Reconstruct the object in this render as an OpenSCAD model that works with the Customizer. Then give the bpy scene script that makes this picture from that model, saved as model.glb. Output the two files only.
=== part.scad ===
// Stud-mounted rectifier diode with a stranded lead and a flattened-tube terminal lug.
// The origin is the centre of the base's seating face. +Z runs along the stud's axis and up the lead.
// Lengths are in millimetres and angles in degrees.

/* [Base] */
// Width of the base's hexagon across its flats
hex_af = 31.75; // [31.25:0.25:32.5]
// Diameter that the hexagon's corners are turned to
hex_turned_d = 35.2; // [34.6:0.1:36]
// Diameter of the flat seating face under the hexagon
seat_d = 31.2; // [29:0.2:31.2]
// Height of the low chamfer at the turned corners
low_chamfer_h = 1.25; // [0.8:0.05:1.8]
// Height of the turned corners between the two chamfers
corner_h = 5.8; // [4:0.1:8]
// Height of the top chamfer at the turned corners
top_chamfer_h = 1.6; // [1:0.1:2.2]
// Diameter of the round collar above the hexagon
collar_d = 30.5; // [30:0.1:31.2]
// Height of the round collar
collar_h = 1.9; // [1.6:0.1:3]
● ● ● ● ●
WRITTEN INSTRUCTION >>
Reproduce the material in full, with no word added or dropped.

THE ANSWER >>
Reconstruct the object in this render as an OpenSCAD model that works with the Customizer. Then give the bpy scene script that makes this picture from that model, saved as model.glb. Output the two files only.
=== part.scad ===
// Stud-mounted rectifier diode with a stranded lead and a flattened-tube terminal lug.
// The origin is the centre of the base's seating face. +Z runs along the stud's axis and up the lead.
// Lengths are in millimetres and angles in degrees.

/* [Base] */
// Width of the base's hexagon across its flats
hex_af = 31.75; // [31.25:0.25:32.5]
// Diameter that the hexagon's corners are turned to
hex_turned_d = 35.2; // [34.6:0.1:36]
// Diameter of the flat seating face under the hexagon
seat_d = 31.2; // [29:0.2:31.2]
// Height of the low chamfer at the turned corners
low_chamfer_h = 1.25; // [0.8:0.05:1.8]
// Height of the turned corners between the two chamfers
corner_h = 5.8; // [4:0.1:8]
// Height of the top chamfer at the turned corners
top_chamfer_h = 1.6; // [1:0.1:2.2]
// Diameter of the round collar above the hexagon
collar_d = 30.5; // [30:0.1:31.2]
// Height of the round collar
collar_h = 1.9; // [1.6:0.1:3]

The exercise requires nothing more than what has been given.